Based on thirty or so years of doing this, that means creating content that is:
- Uniquely insightful Give a perspective that no one else could give because it comes from your lived experience, your analysis, your network.
- Data-driven and specific Anyone who has attended my media training sessions knows the rule of anchoring message points (proof) in fresh data, proprietary research, customer surveys, or market analysis. Better still, interpret known data in a way that reframes the conversation.
- Human and relatable Even in highly technical fields like finance, audiences connect with stories. A real case study from your own experience (thank you Barb) can make your insight far more memorable than a hastily quilted buzzword.
- Constructively provocative True thought leadership sometimes means saying what others are unwilling to say but just be prepared for the online haters and the inquisitive who will need you to back it up.

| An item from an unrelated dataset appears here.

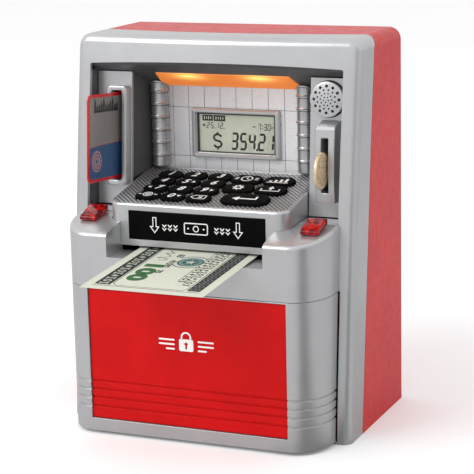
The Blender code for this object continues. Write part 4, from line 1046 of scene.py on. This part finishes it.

A Final Word: Be Unmistakably You
Finally, in our sector that is built on managing other people’s money, trust and authority are everything. If your content looks and sounds like everyone else’s, why should your audience consider you a leader?
Worse, in a sector where misinformation has serious financial consequences, the risk/cost of lazy thinking is high. Recycled content not only dilutes your brand, it also erodes industry credibility.
AI is here to stay. But do not let it flatten our voices into a single corporate monotone. We should use it to amplify what makes us unique. Let it do the heavy lifting of collation or structuring, so we can focus on the hard and more valuable work of actual thinking.
Real thought leadership takes time, courage, and curiosity. It means resisting the easy path of regurgitating what’s already “out there” and committing to creating something that is unmistakably mine.
Financial services leaders who stand out in the AI era will be those who dare to:
- Share the lessons they’ve learned from failures as well as successes
- Ground their arguments in evidence, not empty adjectives
- Speak in a voice that could only belong to them
In a world where the appearance of insight is just a click away, genuine insight will always stand out.